The employer’s WC/EL insurer, New Jersey Manufacturers Insurance Company (NJM), provided a defense under a reservation of rights. The employer also notified its umbrella insurer, Hartford, due to the severity of these injuries. The case was ultimately settled by NJM and Hartford for $5 million.
 
Although Hartford voluntarily contributed to the settlement, it did so only after the employer had brought an action for declaratory judgment and breach of contract claiming that Hartford had a duty to defend and indemnify.

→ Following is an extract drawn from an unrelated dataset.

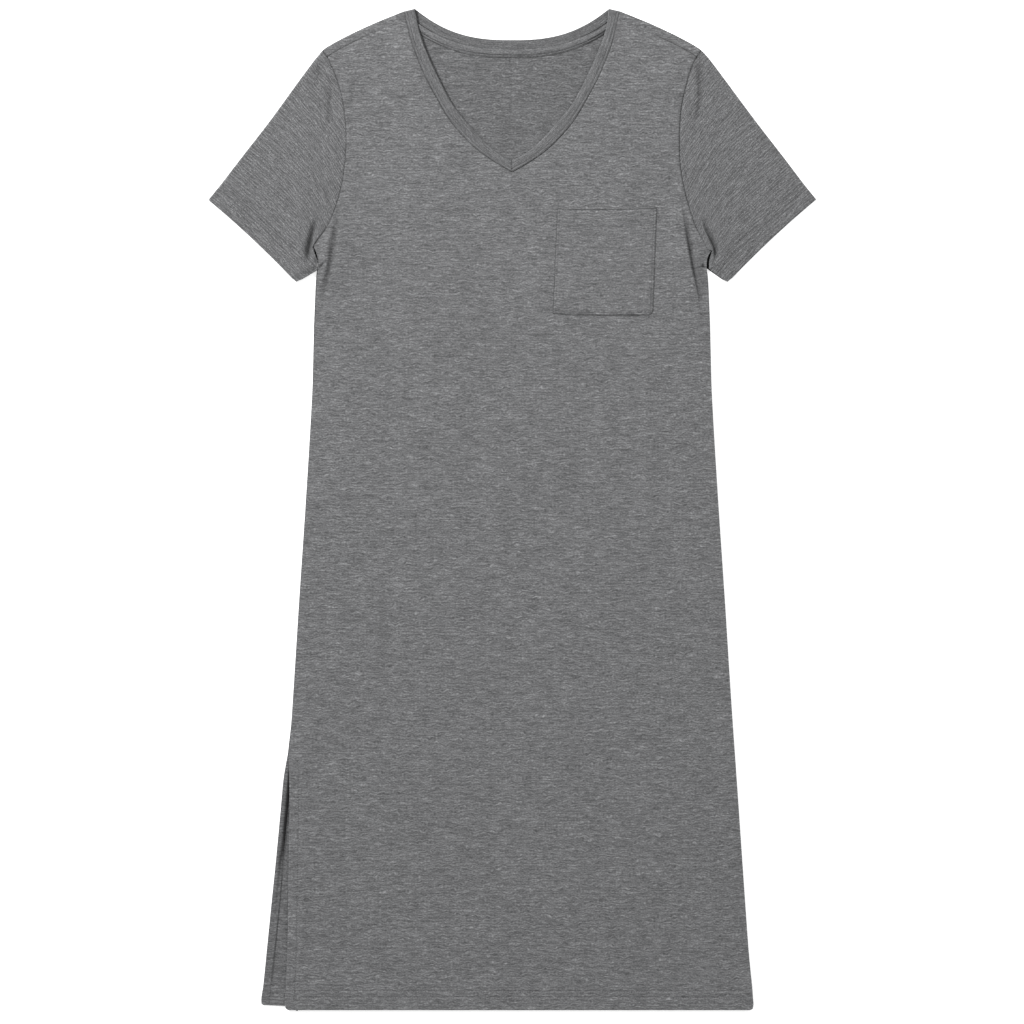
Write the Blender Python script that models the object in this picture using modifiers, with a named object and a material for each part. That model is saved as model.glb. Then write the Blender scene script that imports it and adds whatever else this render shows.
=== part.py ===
"""A V-neck T-shirt dress laid flat, face up, as the pieces it is cut and sewn from.

Units are metres. X runs across the dress with the wearer's right at -X, Y runs from the hem to the neck,
and Z is up from the surface that the dress lies on. Each piece is an open sheet, placed by its outline,
that a Solidify modifier gives its wall. Outlines are kept for the half at +X and mirrored by a side of
+1 or -1, because both halves of the dress are cut alike, apart from the slit on the wearer's right.
"""

import math

import bmesh
import bpy
import numpy as np

# Cloth
CLOTH = 0.0012  # one layer of jersey with its loft
TURNED = 0.0020  # two layers, pressed at a hem, a slit or the neckband
SEAM_GAP = 0.0003  # between neighbouring pieces
HALF_GAP = SEAM_GAP / 2
FOLD_CLEARANCE = 0.0007  # where a fold's inner layer swings towards its neighbour

# Lengths along the dress
HEM_Y = -0.5600
BACK_HEM_Y = -0.5585
BACK_HEM_LIFT = 0.0045  # how much higher the back's hem lies at the open slit
HEM_DEPTH = 0.0220
TURN_STEP = 0.0015  # over which a turning's wall thins to one layer
UNDERARM_Y = 0.2978
V_POINT_Y = 0.3787  # where the front's neckline meets the centre
BACK_NECK_Y = 0.5260  # the back neck's edge at the centre
NECK_TOP_Y = 0.5600
NECK_HALF_WIDTH = 0.1092
NECK_CURVE_POWER = 2.35
BAND_WIDTH = 0.0140
SLIT_TOP_Y = -0.2760
SHOULDER_WRAP = 0.0075  # the seam lies this far forward of the shoulder's fold
CUFF_DEPTH = 0.0220

# Heights above the surface
TOP_SINGLE = 2 * CLOTH + SEAM_GAP  # the front's face where it lies closest to the back
TOP_BODY = 0.0032
TOP_HEM = 2 * TURNED + SEAM_GAP
TOP_SHOULDER = 0.0044
TOP_NECK = 0.0050
TOP_CUFF = 0.0048
BAND_TOP_POINT = 0.0042  # the band's face at the V
BAND_TOP_NECK = 0.0057  # the band's face at the neck's fold
TAPE_BOTTOM = TURNED + SEAM_GAP
TAPE_WALL = 0.0011
POCKET_WALL = 0.0012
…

The employer claimed an entitlement to attorneys’ fees incurred in bringing the declaratory judgment action which Hartford resisted, arguing that the employer was not a successful claimant and thus was not entitled. Since the employer’s status as a “successful claimant” turned on whether Hartford owed coverage, the Court was required to determine that issue.
 
Hartford contended that umbrella policy’s intentional acts exclusion barred coverage. The employer claimed that Beseler controlled and therefore the umbrella policy’s intentional acts exclusion did not eliminate the duty to indemnify.
 
The Appellate Division held that the umbrella policy’s exclusion, which applied to bodily injury “expected or intended from the standpoint of the insured” applied to preclude coverage, distinguishing Beseler. The Court observed that Beseler was not dispositive since it involved a different exclusion from the one in the umbrella policy. 
 
The exclusion in Beseler referred only to "intentionally caused or aggravated" injuries. The umbrella policy’s exclusion referred to injuries intended or expected. The Court found no meaningful difference between (1) conduct that the employer knows is substantially certain to cause injury, which is sufficient to overcome the worker's compensation bar, and (2) conduct that the employer expects will cause injury. Otherwise stated, if an employer knew injury to an employee was substantially certain, then it “expected” the injury, even if it did not intend it.
 
The Court also rejected the employer’s contention that Beseler, requires that a policy exclusion use the precise wording "substantially certain to result in injury" in order to exclude coverage for Laidlow claims. Instead, the Court held it is sufficient to use language that unambiguously covers such conduct: 
 

We interpret "'bodily injury'… expected… from the standpoint of the insured" to unambiguously cover instances where "the employer… know[s] that his actions are substantially certain to result in injury or death to the employee." It is beyond any insured employer's reasonable understanding that he or she could know that his or her actions were substantially certain to cause injury or death, yet not expect injury or death to occur.